TodaysVerse.net
The fear of the LORD is the instruction of wisdom; and before honour is humility.
King James Version

Meaning

The phrase "fear of the Lord" runs throughout the Old Testament's wisdom literature — books like Proverbs, Psalms, and Ecclesiastes. It doesn't mean cowering in terror before an angry God; it means holding God in deep, serious reverence — acknowledging His authority and letting that awareness shape how you live. This verse says that kind of reverence is the actual source of wisdom, not education or experience alone. The second half then flips our usual logic: we tend to think honor comes first and humility follows. But the writer says it works the other way. Humility must come before honor — you don't get celebrated and then become humble, you choose humility first, and honor follows from that.

Prayer

God, I confess I want honor more than I want humility, and I dress that up in a hundred respectable ways. Teach me what it actually means to fear You — not in dread, but in awe — and let that reshape how I see myself and how I move through the world. Amen.

Reflection

We live in a culture obsessed with personal branding — the curated image, the carefully managed impression, the art of seeming both confident and relatable at exactly the right moment. Humility is treated as a liability.

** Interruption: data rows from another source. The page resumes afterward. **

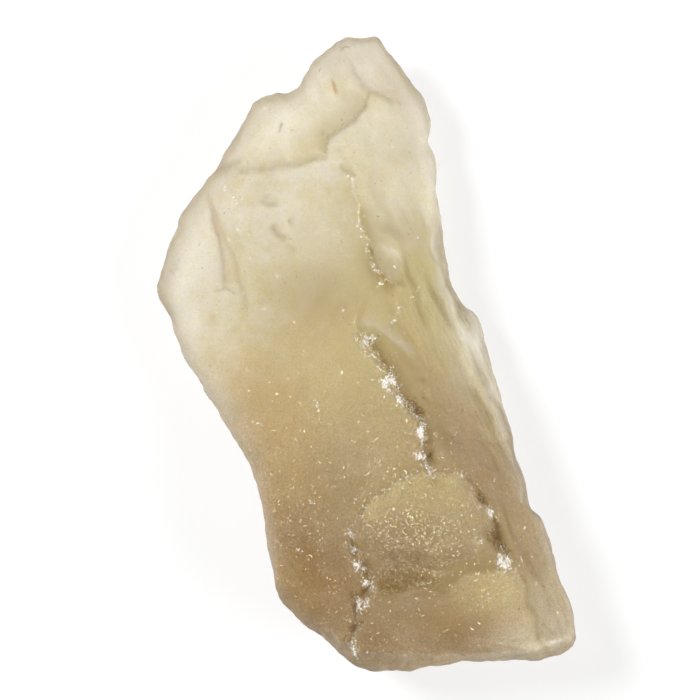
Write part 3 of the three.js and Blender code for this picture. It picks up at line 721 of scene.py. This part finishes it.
def band_weight(bands, x, y):
    weight = np.zeros(x.shape)
    for line, side, width, strength in bands:
        curve = spline(line)
        across = distance_across(curve, x, y) * side
        start = smooth(across, -BAND_START, BAND_START)
        ends = fade_at_ends(curve, STEP_FADE / 2, x, y)
        weight = np.maximum(weight, strength * ends * start * np.exp(-((across / width) ** 2)))
    return weight


def dust_weight(x, y):
    return np.maximum(spot_weight(DUST_SPOTS, x, y), line_weight(DUST_LINES, x, y))


def surface_masks(points, upper):
    """How strong each tint, mark and kind of dust is at each point."""
    x, y = wobbled(points[:, 0], points[:, 1])
    masks = {name: spot_weight(spots, x, y) for name, spots in TINTS.items()}
    for name, bands in BANDS.items():
        masks[name] = np.maximum(masks[name], band_weight(bands, x, y) * upper)
    # Painted shade in the valleys between the flank's streaks, added to the dark tint.
    streaks = np.clip(-streak_relief(x, y) * STREAK_SHADE["gain"], 0, STREAK_SHADE["most"])
    masks["dark"] = np.maximum(masks["dark"], streaks * upper)
    for name, lines in (("dark_flecks", DARK_FLECK_LINES), ("mark", MARKS), ("beads", BEAD_LINES)):
        masks[name] = line_weight(lines, x, y) * upper
    for name, spots in (("rust", RUST_SPOTS), ("cleft", CLEFTS)):
        masks[name] = spot_weight(spots, x, y) * upper
    masks["speck"] = spot_weight(SPECKS, points[:, 0], points[:, 1]) * upper
    masks["dust"] = dust_weight(x, y) * upper
    masks["sugar"] = sugar_weight(x, y, upper)
    masks["cloudy"] = np.maximum(spot_weight(CLOUDY_SPOTS, x, y), line_weight(CLOUDY_LINES, x, y)) * upper
    flank = smooth(turned(x, y, FLOW["heading"])[1], *FLANK_START)
    masks["flank"] = flank * (1 - FLANK_TIP_LOSS * smooth(y, *FLANK_END)) * upper
    return masks


# Sockets of a colour mix node: its share, its two colours and its result.
MIX_INPUTS = (0, 6, 7)
MIX_RESULT = 2


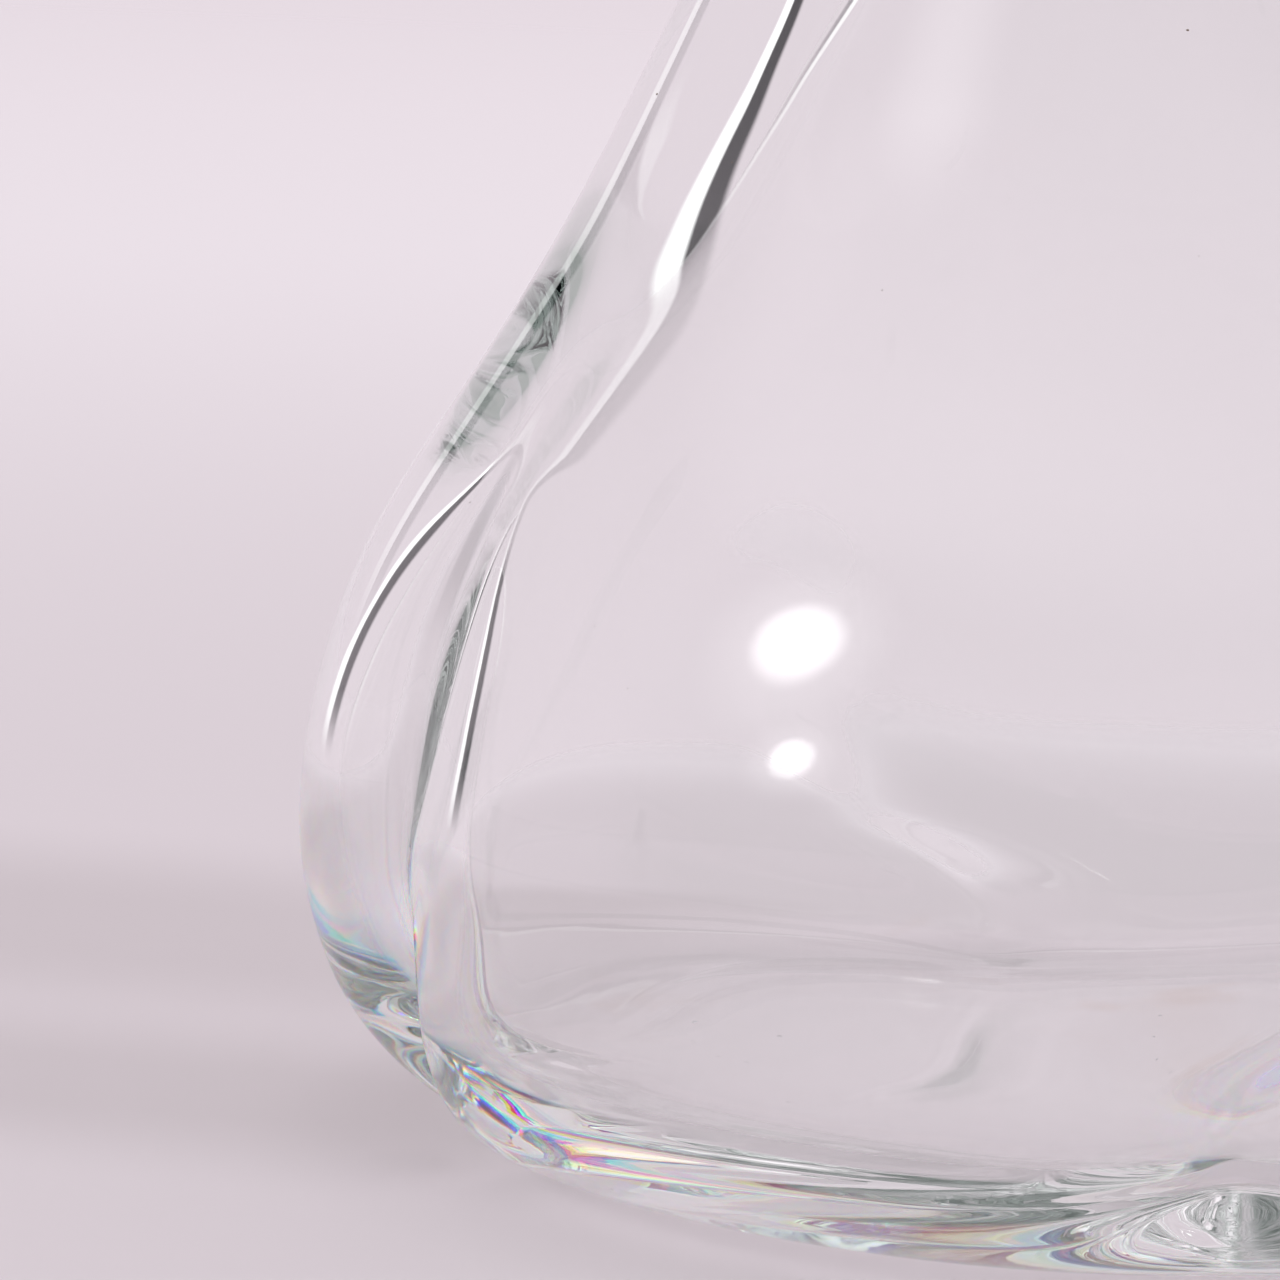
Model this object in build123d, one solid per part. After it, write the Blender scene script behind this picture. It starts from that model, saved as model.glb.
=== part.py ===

Show weakness and someone will take your spot. And yet here is this ancient text, thousands of years old, telling us that the path to honor runs directly through the low road. Not around it. Through it. The order in this verse is the whole point. Real wisdom starts with the fear of the Lord — with the honest acknowledgment that you are not the center, that you don't have it all figured out, that Someone greater than you is worth listening to. The person who only becomes humble after they've been celebrated is usually just performing humility. But the person who chooses the low road before anyone is watching — who listens when they could lecture, who serves when they could lead, who stays quiet when they could take credit — that person is building something that lasts. What would that look like for you today, in one specific situation?

Discussion Questions

1

What does 'the fear of the Lord' mean to you personally — is it a concept you find meaningful, confusing, or uncomfortable?

2

Think of someone you genuinely consider wise. Do they also tend to be humble? What connection do you see between the two?

3

Our culture rewards confidence and self-promotion. Where do you feel the tension between that pressure and what this verse is asking of you?

4

How does choosing humility in your close relationships — with a partner, coworker, or friend — actually change the dynamic between you?

5

What is one situation coming up where you could choose to take the low road — to listen instead of speak, to serve instead of be served — and what would that concretely look like?